Conversely, in places like Pittsburgh, until recently potential demand growth has been weak (or even negative), and that means there has not been this sort of appreciation resulting from supply constraints (of course it remains to be seen if we can do better on the supply side than some of our northeastern peers now that potential demand may be following a similar track).

I think it is important to emphasize that all this doesn't mean Pittsburgh housing is artificially cheap. It is more that housing in some other U.S. cities is artificially expensive. So sure, HERE you more or less get what you pay for. But that actually is enough to distinguish Pittsburgh from a lot of places where in fact you get less than what you pay for.

Although of course even that isn't quite right--obviously there must be some reason people are paying those very high prices for housing in such cities. But the answer (mostly) isn't that their housing are so much newer or otherwise nicer. The answer is that they need or want to live in that place for some other reason--job opportunities, being close to family, or so on--and the higher prices they pay for housing are part of the price of admission.

But then the question becomes, do you as an individual really NEED to live in one of those supply-constrained, high-price cities? If you figure out the answer is no, then you really can come out ahead by refusing to pay that price of admission.

Thursday, June 26, 2014 1:52:00 AM  
Anonymous Anonymous said...

Might be we're moving to a more supply-constrained scenario. We've been window shopping houses and I noticed that the Zestimate average home estimate for the city of Pittsburgh has risen from $77k to $88k in the past 12 months. It took nearly ten years for it to go from $67k to $77k...

Thursday, June 26, 2014 8:53:00 AM  
Anonymous BrianTH said...

So ultimately the situation is approximately "normal" when new housing units are going for around the cost of constructing them (including the cost of capital), plus a bit more for the land utilized (this land factor can vary based on locational value and the land area per housing unit), or a rent more or less financially equivalent. Old housing units in a "normal" situation should be benchmarked to the new housing units, factoring in depreciation, which in turn can be offset with new investment in renovation.

I'd suggest new housing units in Pittsburgh are typically priced right around this "normal" level, as are recently fully-renovated units. But those prices can often strike local people as very high, in part because they are used to looking at averages and such reflecting depreciation and limited renovation (this is one of the spots where Chris's observation is in fact worth making).
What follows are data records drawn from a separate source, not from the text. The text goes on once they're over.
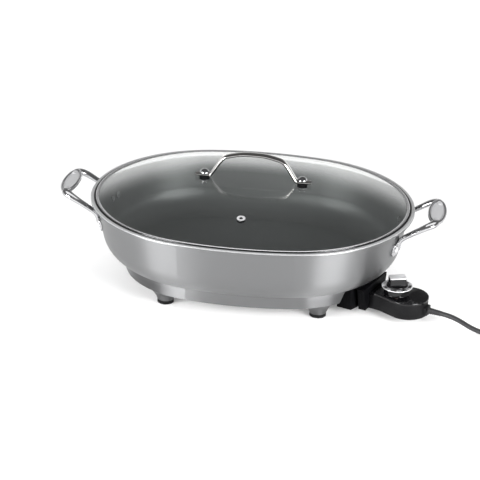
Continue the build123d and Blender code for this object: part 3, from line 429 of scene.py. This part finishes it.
boot_steps = [(0, boot_tip_radius), (boot_start, boot_radius)]
for ring in range(boot_rings):
    x, radius = boot_start + ring * boot_pitch, boot_radius + ring * boot_growth
    boot_steps += [(x + along, radius + out) for along, out in boot_shape]
boot_steps += [(boot_length + boot_inside, boot_root_radius)]
plug_boot = turned(boot_steps)
bpy.ops.object.mode_set(mode="OBJECT")
plug_middle = boot_length + plug_length / 2
plug_body = box_at((plug_middle, 0, 0), (plug_length, plug_width, plug_height))
pick(lambda edge: runs_along(edge, 0), "EDGE")
bpy.ops.mesh.bevel(offset=plug_corner, segments=6)
for step in plug_waist:
    bpy.ops.mesh.select_all(action="SELECT")
    bpy.ops.mesh.bisect(plane_co=(plug_middle + step, 0, 0), plane_no=(1, 0, 0))
for step, share in plug_waist.items():
    pick(lambda corner: abs(corner.co.x - plug_middle - step) < waist_reach, "VERT")
    bpy.ops.transform.resize(value=(1, 1, share), center_override=(plug_middle + step, 0, 0))
pick(lambda face: abs(face.normal.x) > 0.99)
bpy.ops.mesh.bevel(offset=plug_edge, segments=3)
bpy.ops.object.mode_set(mode="OBJECT")
moulded_pvc = grained("moulded_pvc", (0.018, 0.018, 0.019), 0.0, (0.42, 0.56), 0.0006, 0.00004)
moulded_plug = finished(joined([plug_body, plug_boot]), "moulded_plug", moulded_pvc, "control",
                        "cord_sheath", "plug_body", place=plug_place, smooth=40)

blade_start = boot_length + plug_length
brass = grained("brass", (0.70, 0.56, 0.30), 1.0, (0.2, 0.32), 0.0008, 0.00001)
blades = []
for side in (-1, 1):
    y = side * blade_pitch / 2
    blade = box_at((blade_start + blade_length / 2, y, 0), (blade_length, blade_thickness, blade_width))
    pick(lambda edge: runs_along(edge, 1) and edge.verts[0].co.x > blade_start + blade_length / 2, "EDGE")
    bpy.ops.mesh.bevel(offset=blade_corner, segments=3)
    bpy.ops.object.mode_set(mode="OBJECT")
    bpy.ops.mesh.primitive_cylinder_add(vertices=24, radius=blade_hole, depth=4 * blade_thickness,
                                        location=(blade_start + blade_length - blade_hole_inset, y, 0),
                                        rotation=(pi / 2, 0, 0))
    drill = bpy.context.object
    bpy.context.view_layer.objects.active = blade
    modifier(blade, "BOOLEAN", operation="DIFFERENCE", object=drill)
    bpy.data.objects.remove(drill)
    modifier(blade, "BEVEL", width=blade_edge, segments=2)
    blades.append(blade)
plug_prongs = finished(joined(blades), "plug_prongs", brass, "control", "contact_metal", "plug_blades",
                       place=plug_place)

tie_radius = (coil_inner_turn + coil_outer_turn) / 2
tie_outer = tie_inner + 2 * tie_thickness
coil_tie = box_at((0, 0, 0), (tie_outer, tie_width, tie_outer))
pick(lambda face: abs(face.normal.y) > 0.99)
bpy.ops.mesh.delete(type="FACE")
pick(lambda edge: runs_along(edge, 1), "EDGE")
bpy.ops.mesh.bevel(offset=tie_corner, segments=5)
bpy.ops.object.mode_set(mode="OBJECT")
modifier(coil_tie, "SOLIDIFY", thickness=tie_thickness, offset=-1)
modifier(coil_tie, "BEVEL", width=tie_edge, segments=2)
tie_turn = Matrix.Rotation(tie_middle_angle, 4, "Z") @ Matrix.Translation((tie_radius, 0, coil_layer / 2))
finished(coil_tie, "coil_tie", rubber, "control", "black_rubber", "cord_tie",
         place=Matrix.Translation(coil_middle) @ tie_turn)

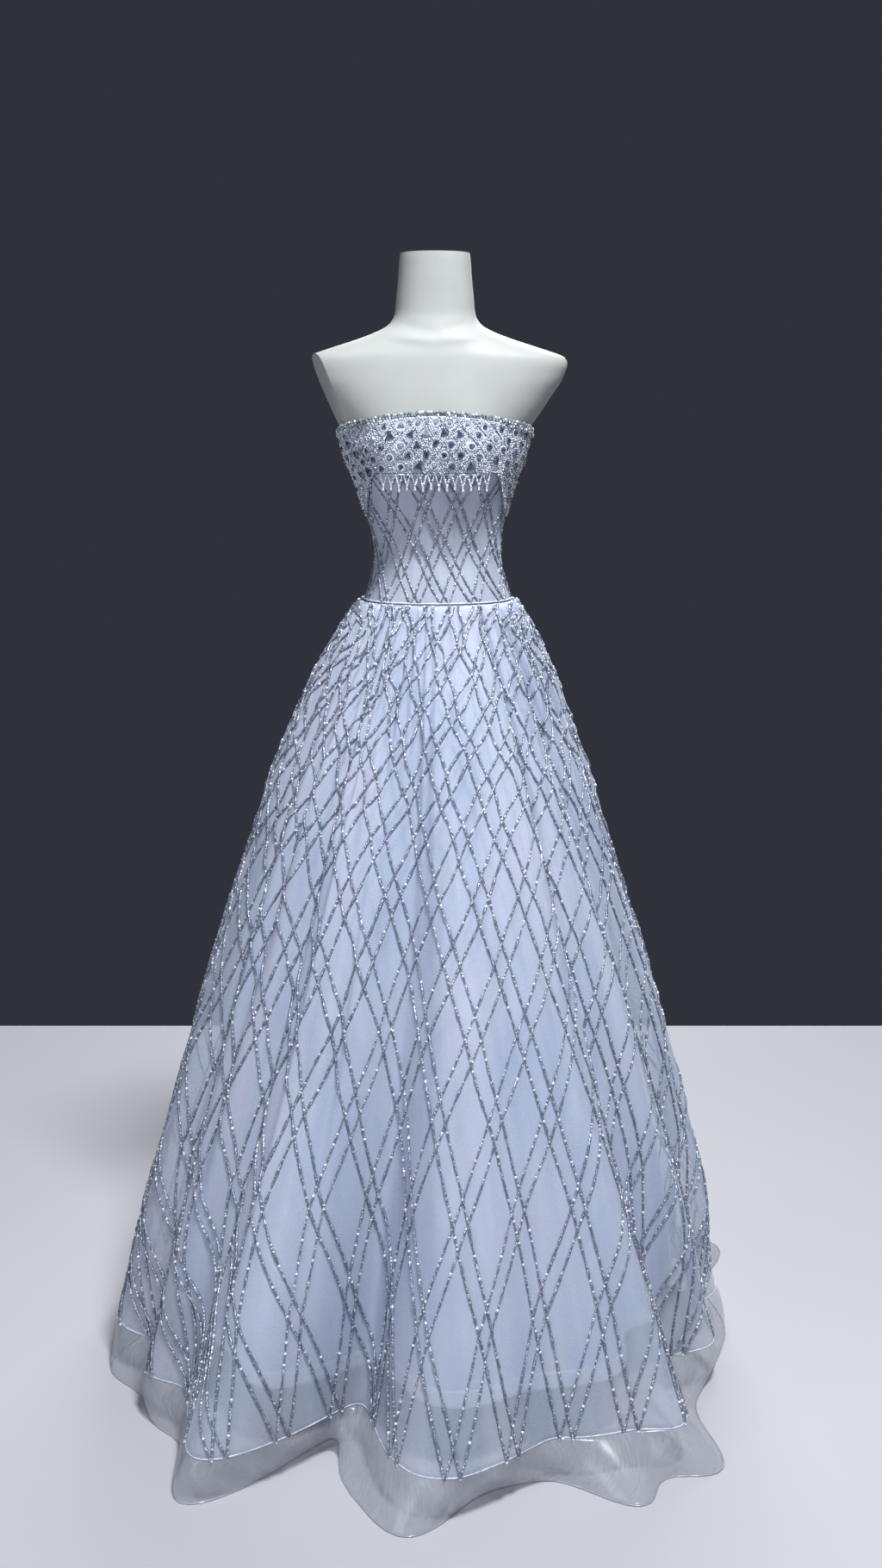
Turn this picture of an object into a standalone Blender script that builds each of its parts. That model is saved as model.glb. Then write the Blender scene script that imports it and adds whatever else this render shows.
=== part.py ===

You can also argue that in certain areas, older houses were in such oversupply that they were priced even below a "normal" depreciation allowance. It is hard to disentangle that possibility from other factors that might affect housing prices in certain areas, and of course housing units can and do get withdrawn from the market when the supply is excessive. However, to the extent those withdrawn housing units could be remarketed in the event of a significant increase in demand/prices, they might serve as something of a constraint on the prices of at least the more marginal units still in the market.

So the upshot is we may be seeing, in at least a few places, the unwinding of an excess supply of older housing units which is contributing to above normal appreciation. Still, though, I think a lot of that observed appreciation is really just the result of changing locational value combined with new investment (in either new units, or renovating old units).

But all of this is an explanation as to why you can see above-normal appreciation in specific locales without necessarily needing to hypothesize supply constraints. The real thing to watch for is when new units are going for way more than the costs of construction (and a reasonable allowance for land) can explain--that is when you have good prima facie evidence of some sort of supply constraint. And I personally don't think Pittsburgh is there yet, although that time may be approaching.

Thursday, June 26, 2014 1:37:00 PM  
Anonymous BrianTH said...

By the way:

http://www.bizjournals.com/pittsburgh/blog/the-next-move/2014/06/benoff-ready-to-bring-new-condo-project-to-strips.html?page=all

"Comparable to the approach he took with Otto Milk, Benoff plans to take a five-story redbrick building on the corner of 25th Street and erect a new building that will be grafted onto it, putting the core of the building and the elevator shaft between them, offering buyers a choice between an old building conversion with exposed brick and wood beam ceilings on one side or completely new construction on the other."

Just saying there are markets for both old and new.